** DESCRIPTION OF THE TASK **
Keep only the lines of the listing that include the word "loose", and copy them.

** RECORD EXTRACTS **
## Start

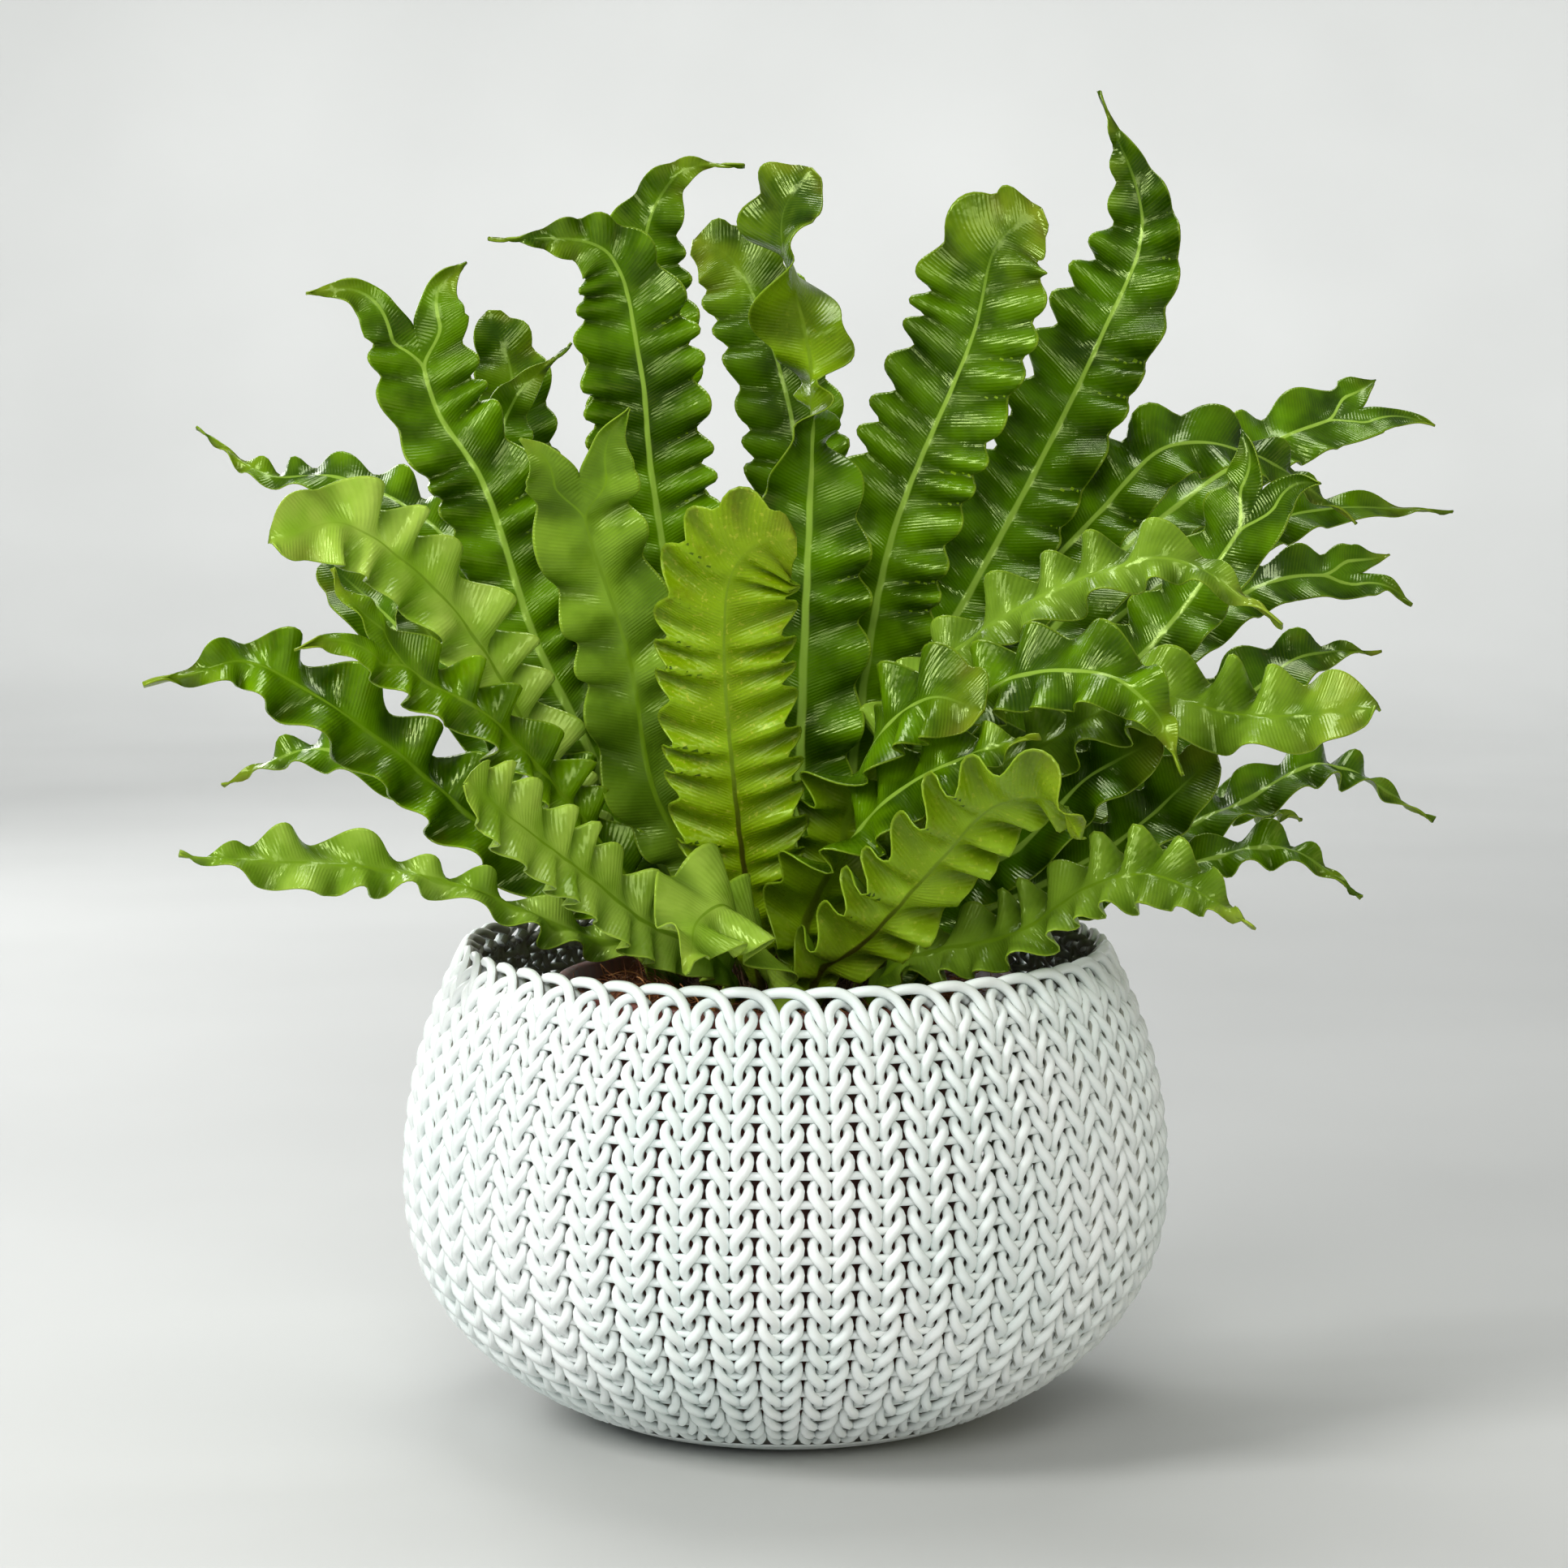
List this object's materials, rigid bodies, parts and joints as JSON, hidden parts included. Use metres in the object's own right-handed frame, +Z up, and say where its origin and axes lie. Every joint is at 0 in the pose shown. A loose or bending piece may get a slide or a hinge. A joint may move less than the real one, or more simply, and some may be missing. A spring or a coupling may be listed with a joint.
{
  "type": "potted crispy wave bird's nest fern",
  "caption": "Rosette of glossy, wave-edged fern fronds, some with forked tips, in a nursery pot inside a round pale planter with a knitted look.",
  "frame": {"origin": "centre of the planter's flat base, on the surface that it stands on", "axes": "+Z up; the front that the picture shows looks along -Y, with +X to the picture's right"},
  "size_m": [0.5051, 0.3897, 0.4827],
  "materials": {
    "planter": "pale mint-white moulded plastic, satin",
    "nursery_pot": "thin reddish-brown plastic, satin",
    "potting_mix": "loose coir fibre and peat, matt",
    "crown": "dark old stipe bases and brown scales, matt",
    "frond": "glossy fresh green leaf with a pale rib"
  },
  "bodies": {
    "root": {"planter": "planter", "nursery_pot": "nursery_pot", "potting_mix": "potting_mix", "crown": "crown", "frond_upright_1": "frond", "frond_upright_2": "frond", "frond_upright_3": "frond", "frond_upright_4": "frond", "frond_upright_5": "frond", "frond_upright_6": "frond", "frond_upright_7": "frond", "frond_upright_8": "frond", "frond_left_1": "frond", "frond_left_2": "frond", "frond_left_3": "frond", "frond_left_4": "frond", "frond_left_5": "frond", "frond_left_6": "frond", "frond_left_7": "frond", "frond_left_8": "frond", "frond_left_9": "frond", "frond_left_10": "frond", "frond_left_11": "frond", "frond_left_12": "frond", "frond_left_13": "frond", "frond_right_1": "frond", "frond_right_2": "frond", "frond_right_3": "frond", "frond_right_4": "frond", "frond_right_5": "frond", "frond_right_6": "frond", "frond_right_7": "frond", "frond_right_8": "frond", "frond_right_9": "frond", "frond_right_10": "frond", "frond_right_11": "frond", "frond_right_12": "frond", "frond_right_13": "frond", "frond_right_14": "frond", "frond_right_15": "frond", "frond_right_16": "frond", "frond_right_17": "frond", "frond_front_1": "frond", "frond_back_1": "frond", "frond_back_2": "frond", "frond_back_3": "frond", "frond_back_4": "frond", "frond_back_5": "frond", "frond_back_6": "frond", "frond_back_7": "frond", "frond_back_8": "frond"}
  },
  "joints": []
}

## End
## Start

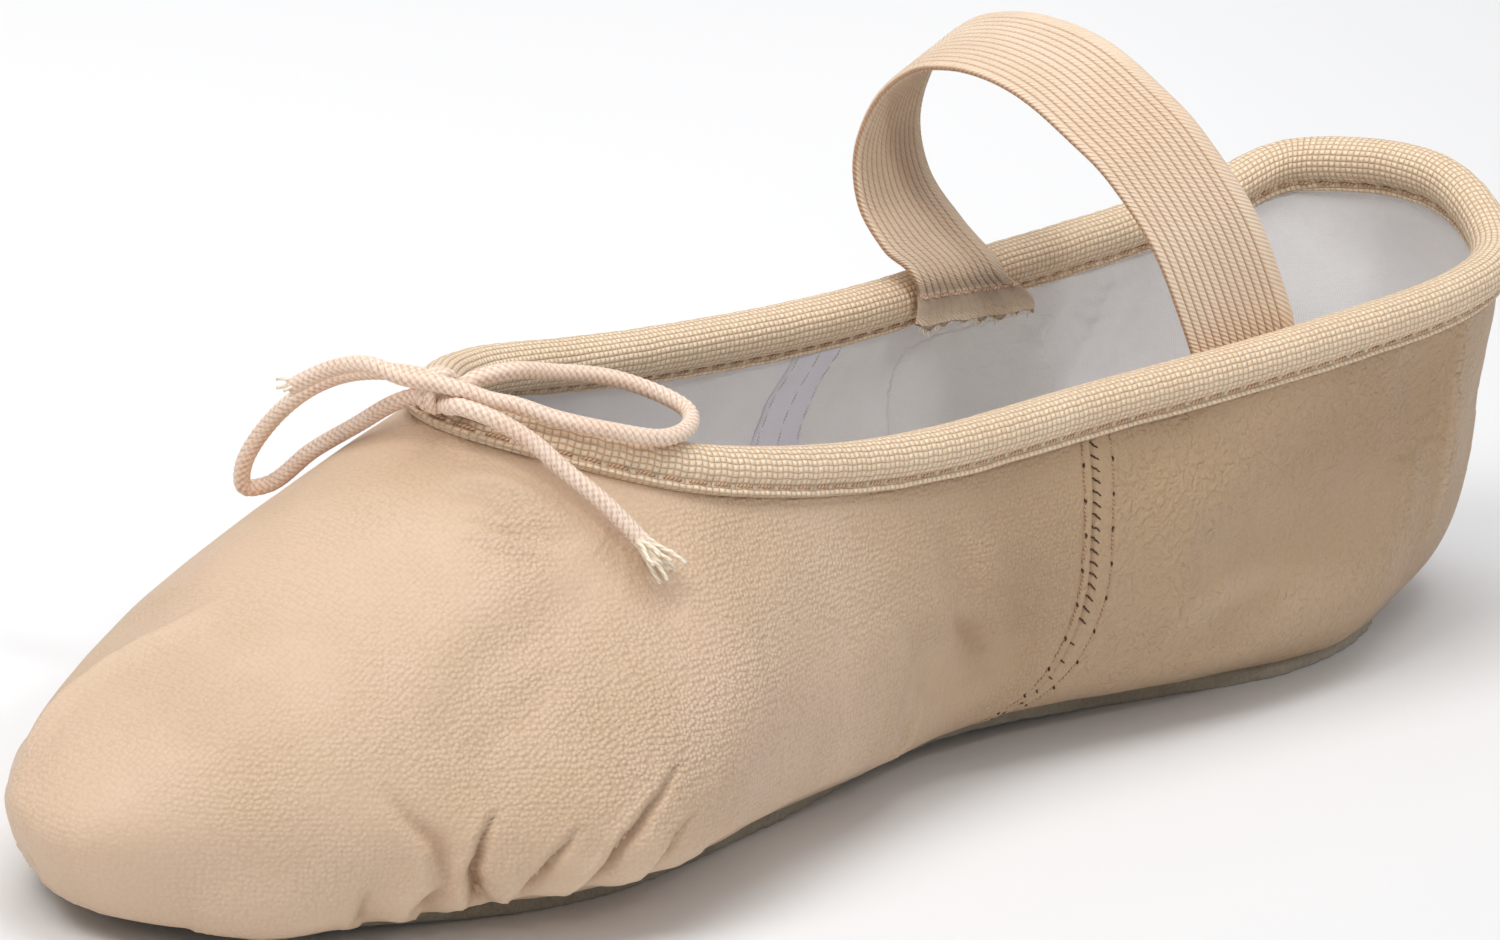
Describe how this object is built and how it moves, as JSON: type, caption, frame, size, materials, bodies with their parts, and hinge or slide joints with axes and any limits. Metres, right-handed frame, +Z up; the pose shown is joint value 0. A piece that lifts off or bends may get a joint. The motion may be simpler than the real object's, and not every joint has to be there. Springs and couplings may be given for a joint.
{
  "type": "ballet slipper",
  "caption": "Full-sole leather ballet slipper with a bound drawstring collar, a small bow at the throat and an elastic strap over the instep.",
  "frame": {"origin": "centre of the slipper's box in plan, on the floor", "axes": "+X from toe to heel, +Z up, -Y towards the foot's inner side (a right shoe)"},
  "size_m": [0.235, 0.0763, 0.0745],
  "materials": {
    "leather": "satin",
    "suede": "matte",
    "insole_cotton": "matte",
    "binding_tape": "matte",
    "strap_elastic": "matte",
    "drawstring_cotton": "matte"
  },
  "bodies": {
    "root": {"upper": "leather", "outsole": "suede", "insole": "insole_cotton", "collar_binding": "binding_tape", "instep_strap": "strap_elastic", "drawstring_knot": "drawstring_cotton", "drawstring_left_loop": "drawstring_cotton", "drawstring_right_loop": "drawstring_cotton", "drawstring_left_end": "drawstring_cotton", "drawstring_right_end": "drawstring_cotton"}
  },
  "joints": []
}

## End
## Start

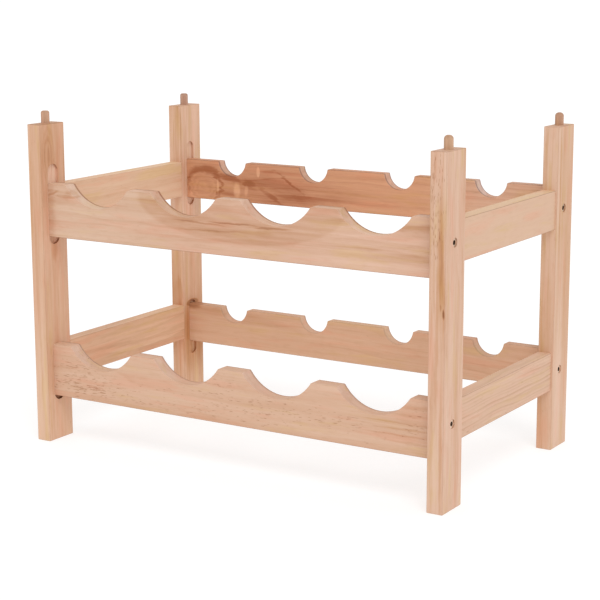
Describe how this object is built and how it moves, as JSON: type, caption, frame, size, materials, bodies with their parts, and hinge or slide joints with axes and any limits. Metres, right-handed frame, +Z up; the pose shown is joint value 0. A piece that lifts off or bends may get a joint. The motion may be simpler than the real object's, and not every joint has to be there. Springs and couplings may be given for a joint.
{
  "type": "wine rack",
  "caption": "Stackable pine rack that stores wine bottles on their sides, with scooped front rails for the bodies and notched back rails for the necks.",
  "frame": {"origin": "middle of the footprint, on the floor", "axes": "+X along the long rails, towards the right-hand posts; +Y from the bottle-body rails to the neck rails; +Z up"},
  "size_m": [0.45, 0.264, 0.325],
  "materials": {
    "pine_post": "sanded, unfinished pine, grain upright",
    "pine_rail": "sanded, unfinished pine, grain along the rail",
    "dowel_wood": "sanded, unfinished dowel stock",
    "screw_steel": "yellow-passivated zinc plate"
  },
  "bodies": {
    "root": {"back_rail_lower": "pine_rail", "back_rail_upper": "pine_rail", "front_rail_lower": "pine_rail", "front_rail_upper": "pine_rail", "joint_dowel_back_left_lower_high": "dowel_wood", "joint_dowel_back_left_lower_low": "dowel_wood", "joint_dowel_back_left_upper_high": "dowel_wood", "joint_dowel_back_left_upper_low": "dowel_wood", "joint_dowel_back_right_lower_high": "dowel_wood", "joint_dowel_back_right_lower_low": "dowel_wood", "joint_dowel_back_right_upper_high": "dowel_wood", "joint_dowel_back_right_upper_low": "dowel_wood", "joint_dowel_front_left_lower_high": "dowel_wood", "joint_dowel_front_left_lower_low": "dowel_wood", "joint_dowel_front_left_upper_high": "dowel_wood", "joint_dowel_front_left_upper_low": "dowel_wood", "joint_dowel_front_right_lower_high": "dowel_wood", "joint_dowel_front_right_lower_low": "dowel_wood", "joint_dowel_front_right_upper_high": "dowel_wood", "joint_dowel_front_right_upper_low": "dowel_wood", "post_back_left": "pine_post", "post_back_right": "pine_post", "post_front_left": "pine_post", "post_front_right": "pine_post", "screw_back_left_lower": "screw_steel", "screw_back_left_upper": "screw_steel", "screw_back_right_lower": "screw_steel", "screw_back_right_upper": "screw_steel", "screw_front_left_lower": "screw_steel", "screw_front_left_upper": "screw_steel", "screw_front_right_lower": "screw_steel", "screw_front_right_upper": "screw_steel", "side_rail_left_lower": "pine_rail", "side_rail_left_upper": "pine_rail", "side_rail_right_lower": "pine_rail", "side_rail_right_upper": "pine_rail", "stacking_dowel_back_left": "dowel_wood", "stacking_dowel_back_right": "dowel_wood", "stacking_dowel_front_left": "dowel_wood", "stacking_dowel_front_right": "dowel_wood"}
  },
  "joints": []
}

## End

** OUTPUT FOR THIS TASK **
List this object's materials, rigid bodies, parts and joints as JSON, hidden parts included. Use metres in the object's own right-handed frame, +Z up, and say where its origin and axes lie. Every joint is at 0 in the pose shown. A loose or bending piece may get a slide or a hinge. A joint may move less than the real one, or more simply, and some may be missing. A spring or a coupling may be listed with a joint.
    "potting_mix": "loose coir fibre and peat, matt",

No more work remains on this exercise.